Friedrich Hayek, The Fatal Conceit: The Errors of Socialism

“It is because every individual knows little and, in particular, because we rarely know which of us knows best that we trust the independent and competitive efforts of many to induce the emergence of what we shall want when we see it.”

Friedrich August von Hayek, The Constitution of Liberty

“From the saintly and single-minded idealist to the fanatic is often but a step.”

Friedrich A. von Hayek

“It is one of the saddest spectacles of our time to see a great democratic movement support a policy which must lead to the destruction of democracy and which meanwhile can benefit only a minority of the masses who support it. Yet it is this support from the Left of the tendencies toward monopoly which make them so irresistible and the prospects of the future so dark.”

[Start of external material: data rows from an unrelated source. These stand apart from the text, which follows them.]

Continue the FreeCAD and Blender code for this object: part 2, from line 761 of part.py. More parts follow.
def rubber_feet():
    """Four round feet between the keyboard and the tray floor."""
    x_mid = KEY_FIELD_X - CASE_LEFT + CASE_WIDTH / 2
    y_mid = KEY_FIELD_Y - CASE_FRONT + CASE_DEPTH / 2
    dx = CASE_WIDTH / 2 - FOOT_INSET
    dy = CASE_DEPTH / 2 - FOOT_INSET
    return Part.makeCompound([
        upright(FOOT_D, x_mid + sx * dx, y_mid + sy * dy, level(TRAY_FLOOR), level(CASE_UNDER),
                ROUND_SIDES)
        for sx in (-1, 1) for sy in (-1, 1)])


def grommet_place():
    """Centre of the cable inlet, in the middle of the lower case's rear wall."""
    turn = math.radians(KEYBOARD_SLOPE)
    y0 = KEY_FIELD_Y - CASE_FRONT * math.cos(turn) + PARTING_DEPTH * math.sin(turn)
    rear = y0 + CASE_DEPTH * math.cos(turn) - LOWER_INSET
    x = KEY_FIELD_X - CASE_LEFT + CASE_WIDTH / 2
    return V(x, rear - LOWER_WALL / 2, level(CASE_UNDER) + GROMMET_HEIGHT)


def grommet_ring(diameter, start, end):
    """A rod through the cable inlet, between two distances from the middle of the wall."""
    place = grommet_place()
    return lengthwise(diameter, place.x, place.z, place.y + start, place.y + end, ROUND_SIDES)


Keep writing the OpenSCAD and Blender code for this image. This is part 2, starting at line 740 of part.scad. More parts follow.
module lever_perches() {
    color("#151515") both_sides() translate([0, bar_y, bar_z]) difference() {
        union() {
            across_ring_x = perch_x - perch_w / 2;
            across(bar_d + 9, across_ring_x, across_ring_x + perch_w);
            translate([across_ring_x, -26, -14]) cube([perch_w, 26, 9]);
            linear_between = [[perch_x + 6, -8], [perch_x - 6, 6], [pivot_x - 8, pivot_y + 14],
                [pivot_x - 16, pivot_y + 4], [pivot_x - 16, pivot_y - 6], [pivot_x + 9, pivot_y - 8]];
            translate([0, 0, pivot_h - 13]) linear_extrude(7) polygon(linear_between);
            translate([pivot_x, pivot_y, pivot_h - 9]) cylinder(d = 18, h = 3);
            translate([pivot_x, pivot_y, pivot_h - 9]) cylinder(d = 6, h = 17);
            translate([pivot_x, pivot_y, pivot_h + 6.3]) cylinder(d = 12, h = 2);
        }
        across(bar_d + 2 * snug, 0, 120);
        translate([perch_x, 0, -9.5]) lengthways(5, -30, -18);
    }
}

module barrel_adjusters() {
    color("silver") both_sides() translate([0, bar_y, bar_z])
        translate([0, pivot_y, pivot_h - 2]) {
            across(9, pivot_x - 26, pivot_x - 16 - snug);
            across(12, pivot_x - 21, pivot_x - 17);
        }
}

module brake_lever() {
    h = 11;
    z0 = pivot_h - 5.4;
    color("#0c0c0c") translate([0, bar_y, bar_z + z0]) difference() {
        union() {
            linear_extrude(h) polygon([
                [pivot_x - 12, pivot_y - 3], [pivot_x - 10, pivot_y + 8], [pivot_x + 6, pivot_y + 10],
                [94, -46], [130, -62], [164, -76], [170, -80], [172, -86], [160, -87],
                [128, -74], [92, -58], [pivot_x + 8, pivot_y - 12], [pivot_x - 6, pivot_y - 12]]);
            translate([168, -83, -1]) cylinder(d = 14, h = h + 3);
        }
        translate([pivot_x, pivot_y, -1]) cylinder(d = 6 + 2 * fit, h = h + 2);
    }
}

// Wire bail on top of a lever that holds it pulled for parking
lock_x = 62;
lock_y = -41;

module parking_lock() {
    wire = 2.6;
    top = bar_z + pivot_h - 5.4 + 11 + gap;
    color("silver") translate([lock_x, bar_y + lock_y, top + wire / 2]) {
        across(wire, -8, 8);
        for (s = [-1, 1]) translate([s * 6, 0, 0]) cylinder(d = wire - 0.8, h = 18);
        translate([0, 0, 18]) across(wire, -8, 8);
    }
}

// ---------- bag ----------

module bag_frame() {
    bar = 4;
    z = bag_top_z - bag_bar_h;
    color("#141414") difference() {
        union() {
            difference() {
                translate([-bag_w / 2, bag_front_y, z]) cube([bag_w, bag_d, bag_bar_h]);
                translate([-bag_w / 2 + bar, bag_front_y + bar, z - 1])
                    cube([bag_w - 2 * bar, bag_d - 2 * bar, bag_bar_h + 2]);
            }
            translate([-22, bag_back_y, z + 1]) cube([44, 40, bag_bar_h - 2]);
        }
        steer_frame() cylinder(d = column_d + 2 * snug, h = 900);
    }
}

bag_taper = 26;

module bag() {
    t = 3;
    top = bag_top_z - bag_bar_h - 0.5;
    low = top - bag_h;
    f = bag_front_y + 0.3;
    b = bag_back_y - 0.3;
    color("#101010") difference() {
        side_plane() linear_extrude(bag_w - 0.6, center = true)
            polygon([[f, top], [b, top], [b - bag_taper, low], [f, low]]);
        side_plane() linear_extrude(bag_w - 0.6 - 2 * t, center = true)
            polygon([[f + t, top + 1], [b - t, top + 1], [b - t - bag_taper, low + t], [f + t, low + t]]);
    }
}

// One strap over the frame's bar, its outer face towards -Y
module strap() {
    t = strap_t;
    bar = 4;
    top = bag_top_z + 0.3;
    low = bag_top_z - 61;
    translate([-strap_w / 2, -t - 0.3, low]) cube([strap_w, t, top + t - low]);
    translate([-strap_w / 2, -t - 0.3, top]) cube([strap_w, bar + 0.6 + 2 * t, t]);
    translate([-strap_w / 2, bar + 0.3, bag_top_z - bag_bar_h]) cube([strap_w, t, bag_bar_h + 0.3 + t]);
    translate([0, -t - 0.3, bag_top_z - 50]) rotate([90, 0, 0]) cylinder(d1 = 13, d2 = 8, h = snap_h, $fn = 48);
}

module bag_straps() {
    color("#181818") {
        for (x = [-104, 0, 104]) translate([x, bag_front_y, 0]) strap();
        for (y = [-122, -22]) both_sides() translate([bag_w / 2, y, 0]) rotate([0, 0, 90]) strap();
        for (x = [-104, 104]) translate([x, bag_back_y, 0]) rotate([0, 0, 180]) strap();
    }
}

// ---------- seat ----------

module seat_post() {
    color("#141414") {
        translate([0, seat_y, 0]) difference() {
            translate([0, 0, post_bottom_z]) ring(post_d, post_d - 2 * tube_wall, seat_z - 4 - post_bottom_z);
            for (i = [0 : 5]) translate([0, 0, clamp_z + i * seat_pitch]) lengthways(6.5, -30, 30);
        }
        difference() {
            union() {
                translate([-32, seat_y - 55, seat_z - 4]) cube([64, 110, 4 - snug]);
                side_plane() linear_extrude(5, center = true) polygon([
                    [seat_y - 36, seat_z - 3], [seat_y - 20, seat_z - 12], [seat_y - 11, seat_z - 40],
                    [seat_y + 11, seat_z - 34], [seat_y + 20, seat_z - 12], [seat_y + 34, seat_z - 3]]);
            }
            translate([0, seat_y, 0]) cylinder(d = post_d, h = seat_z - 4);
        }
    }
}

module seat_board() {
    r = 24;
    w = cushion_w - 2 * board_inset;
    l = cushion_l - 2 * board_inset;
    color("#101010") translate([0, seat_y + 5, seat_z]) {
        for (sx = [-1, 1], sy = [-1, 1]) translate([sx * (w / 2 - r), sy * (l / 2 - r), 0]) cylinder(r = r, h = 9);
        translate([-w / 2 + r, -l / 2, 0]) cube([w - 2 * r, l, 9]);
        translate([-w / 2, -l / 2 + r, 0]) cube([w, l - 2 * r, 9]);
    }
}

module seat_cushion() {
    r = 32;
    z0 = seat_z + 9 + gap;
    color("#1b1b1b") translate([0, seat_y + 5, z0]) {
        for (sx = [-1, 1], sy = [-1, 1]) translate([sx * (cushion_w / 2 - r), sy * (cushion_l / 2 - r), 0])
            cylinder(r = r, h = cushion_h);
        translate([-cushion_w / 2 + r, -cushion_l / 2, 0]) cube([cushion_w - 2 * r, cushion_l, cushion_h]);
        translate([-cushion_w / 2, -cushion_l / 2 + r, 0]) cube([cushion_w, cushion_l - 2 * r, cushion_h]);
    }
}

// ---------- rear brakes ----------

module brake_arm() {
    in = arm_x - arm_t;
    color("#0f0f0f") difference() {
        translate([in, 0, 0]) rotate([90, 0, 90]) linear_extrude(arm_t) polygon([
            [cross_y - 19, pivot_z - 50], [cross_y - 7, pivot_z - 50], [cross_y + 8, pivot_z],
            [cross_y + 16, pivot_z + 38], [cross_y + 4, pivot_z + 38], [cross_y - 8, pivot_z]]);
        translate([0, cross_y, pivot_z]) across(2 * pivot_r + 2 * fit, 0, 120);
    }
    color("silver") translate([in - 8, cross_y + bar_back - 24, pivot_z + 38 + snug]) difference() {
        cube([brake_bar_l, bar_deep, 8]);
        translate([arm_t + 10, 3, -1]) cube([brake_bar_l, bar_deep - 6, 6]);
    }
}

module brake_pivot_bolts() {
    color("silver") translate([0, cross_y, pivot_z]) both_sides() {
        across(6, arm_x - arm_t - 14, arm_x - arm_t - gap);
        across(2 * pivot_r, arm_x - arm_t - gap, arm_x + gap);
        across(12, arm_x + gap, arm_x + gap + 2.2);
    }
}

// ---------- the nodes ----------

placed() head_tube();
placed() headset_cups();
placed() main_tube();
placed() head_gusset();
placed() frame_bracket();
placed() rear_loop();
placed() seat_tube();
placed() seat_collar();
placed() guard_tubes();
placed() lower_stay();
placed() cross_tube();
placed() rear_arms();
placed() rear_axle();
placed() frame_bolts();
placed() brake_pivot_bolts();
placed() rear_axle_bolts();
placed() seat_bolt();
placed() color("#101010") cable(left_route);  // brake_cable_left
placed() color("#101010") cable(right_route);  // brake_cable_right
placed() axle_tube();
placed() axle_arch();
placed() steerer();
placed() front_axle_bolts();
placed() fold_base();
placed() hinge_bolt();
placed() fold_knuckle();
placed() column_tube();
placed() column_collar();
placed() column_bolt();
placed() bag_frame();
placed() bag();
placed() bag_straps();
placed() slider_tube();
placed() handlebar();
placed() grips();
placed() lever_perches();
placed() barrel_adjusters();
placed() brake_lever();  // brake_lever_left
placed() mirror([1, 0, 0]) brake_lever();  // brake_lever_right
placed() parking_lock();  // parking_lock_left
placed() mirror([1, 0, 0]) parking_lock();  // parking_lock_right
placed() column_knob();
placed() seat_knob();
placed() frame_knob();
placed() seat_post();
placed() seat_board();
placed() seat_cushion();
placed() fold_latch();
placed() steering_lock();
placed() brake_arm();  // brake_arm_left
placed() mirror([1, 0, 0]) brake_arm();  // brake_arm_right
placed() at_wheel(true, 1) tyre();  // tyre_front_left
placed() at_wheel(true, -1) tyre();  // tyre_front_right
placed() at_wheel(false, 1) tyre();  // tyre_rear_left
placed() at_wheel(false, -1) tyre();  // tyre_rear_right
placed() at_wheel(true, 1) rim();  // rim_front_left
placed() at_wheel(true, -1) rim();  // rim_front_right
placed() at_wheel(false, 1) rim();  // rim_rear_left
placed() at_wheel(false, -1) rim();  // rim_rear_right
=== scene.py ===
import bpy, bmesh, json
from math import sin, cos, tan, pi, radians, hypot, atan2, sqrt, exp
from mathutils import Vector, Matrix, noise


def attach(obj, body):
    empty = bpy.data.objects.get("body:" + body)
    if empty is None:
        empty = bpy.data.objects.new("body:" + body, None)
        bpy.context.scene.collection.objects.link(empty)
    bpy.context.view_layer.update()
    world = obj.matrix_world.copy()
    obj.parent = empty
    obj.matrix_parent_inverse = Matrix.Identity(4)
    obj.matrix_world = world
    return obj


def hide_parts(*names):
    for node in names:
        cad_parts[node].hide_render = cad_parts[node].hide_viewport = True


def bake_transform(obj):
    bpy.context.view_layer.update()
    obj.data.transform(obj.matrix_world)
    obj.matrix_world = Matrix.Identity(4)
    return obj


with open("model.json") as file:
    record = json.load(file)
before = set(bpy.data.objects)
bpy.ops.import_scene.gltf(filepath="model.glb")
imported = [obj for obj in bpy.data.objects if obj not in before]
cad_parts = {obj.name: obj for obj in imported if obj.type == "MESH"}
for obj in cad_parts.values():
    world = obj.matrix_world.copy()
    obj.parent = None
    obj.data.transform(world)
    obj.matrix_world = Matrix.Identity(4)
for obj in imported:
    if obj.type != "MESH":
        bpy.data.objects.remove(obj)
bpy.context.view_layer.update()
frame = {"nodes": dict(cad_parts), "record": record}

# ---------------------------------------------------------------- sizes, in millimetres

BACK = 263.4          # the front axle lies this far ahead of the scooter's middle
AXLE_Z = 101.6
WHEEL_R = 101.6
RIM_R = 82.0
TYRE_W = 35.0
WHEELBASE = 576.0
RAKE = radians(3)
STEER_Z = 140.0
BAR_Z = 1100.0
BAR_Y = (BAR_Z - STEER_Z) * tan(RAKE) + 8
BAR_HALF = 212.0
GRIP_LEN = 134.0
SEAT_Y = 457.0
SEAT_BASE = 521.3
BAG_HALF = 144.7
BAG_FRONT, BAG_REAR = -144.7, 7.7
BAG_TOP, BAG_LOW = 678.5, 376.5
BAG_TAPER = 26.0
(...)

Friedrich August von Hayek, The Road to Serfdom

“To act on behalf of a group seems to free people of many of the moral restraints which control their behaviour as individuals within the group.”

Friedrich Hayek, The Road to Serfdom

“Liberty not only means that the individual has both the opportunity and the burden of choice; it also means that he must bear the consequences of his actions and will receive praise or blame for them. Liberty and responsibility are inseparable.”

Friedrich Hayek, The Constitution of Liberty

“Although we had been warned by some of the greatest political thinkers of the nineteenth century, by Tocqueville and Lord Acton, that socialism means slavery, we have steadily moved in the direction of socialism.”